Justice Anthony Kennedy ultimately guided the trial court judge to be more skeptical toward the university in its application of this standard. He wrote:

The reviewing court must ultimately be satisfied that no workable race-neutral alternatives would produce the educational benefits of diversity. If “‘a nonracial approach . . . could promote the substantial interest about as well and at tolerable administrative expense,” then the university may not consider race.

Although Kennedy has generally been conservative in cases that involve racial discrimination, he has surprised court watchers by keeping safeguards in place against housing discrimination. However, it’s more likely that he will not support race conscious admissions as the court considers the merits of Abigail Fisher’s case, ThinkProgress’ Ian Millhiser explained.

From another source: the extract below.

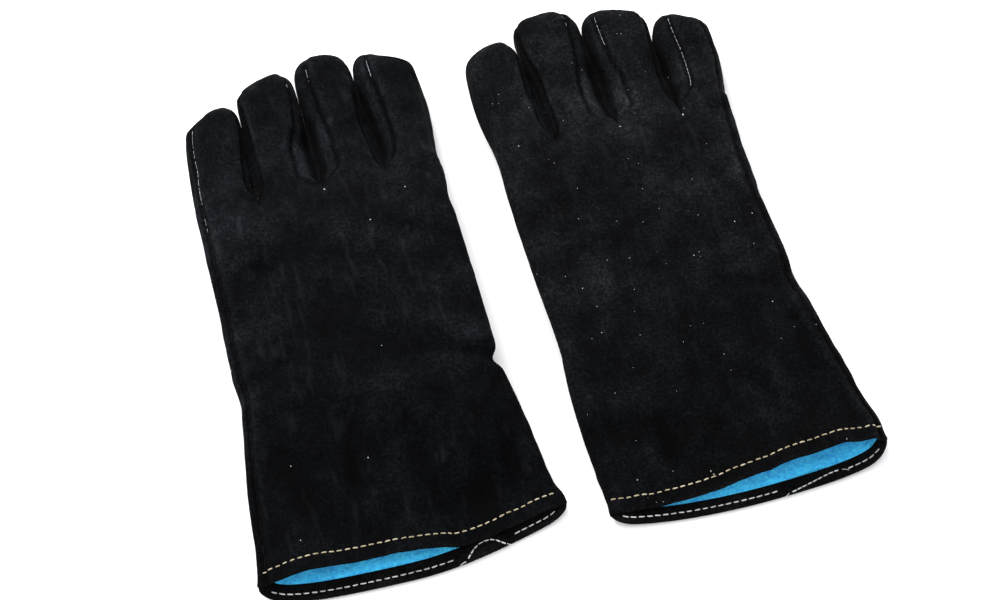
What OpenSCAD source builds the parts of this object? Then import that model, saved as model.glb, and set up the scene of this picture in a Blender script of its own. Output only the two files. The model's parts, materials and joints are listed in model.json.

And if Kennedy rules the way that court watchers are expecting, and the University of Texas’ limited consideration of race and ethnicity is deemed unconstitutional, it will be a major step back in the fight for educational equity.

Affirmative action policies are especially important at a time when low-income students, many of whom are students of color, are missing out an the opportunity to receive a quality education — and in many cases, are attending for-profit colleges that leave them with student debt they struggle to pay off due to dim career prospects after graduation.

That helps explain what may seem like a counterintuitive finding: Research shows that higher education often ends up actually reinforcing inequality, rather than giving disadvantaged students a chance to reach the potential economically advantaged students and white students have had since childhood.

Thanks to the high visibility of conversations about access to higher education and student debt, the debate isn’t likely to go away anytime soon.

“The rising discontent with affirmative action is fueled by the fierce battle over the distribution of an increasingly scarce, and ever more coveted, resource: a seat at an elite college,” Alon said.